J.D.Vance's Hillbilly Elegy was something of a publishing sensation and I very much enjoyed reading his biography. It appealed to me as a tale of a young kid born into the opioid crisis that bred Trump's base, complete with a drug-addict mum, rescued by a a battle-axe of a grandma, who somehow gets himself into an Ivy League law school and the Marines. Along the way, Vance speaks sympathetically about the social circumstances he grew up in while also criticising some of the more feckless behaviour it breeds. This willingness to not simply to blame structural issues but also personal choices made the book controversial.
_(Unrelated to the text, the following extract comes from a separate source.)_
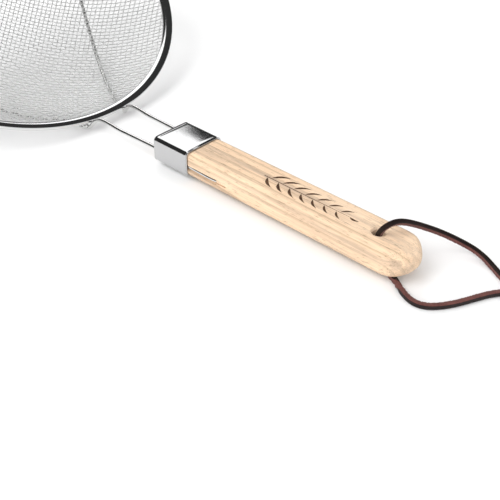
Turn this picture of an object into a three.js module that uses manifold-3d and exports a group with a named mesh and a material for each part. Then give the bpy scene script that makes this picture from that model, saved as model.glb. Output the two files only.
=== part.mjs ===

I was surprised that the book was inspiring a narrative fiction movie rather than a documentary. Things that might pass as credible in real life seem broad and crass and worst of all patronising when fictionalised. And there's not a little poverty porn about Ron Howard's new film. Glenn Close stars as "mamaw" complete with frizzy afro, drooping latex boobs and stomach and hideous glasses and teeth. It's all so patronising and broad as to be offensive. And then we have Amy Adams as the addict mum Bev - another broad performance in a thankless one-dimensional role. Speaking of which, I give you poor Freida Pinto as the protagonist's supportive college girlfriend who seems to exist merely to further his career. As for the hero? He just comes across as banal and forgettable. I didn't want him to succeed - I wanted the movie to be over.
HILLBILLY ELEGY is rated R and has a running time of 113 minutes. It was released on Netflix on November 2th.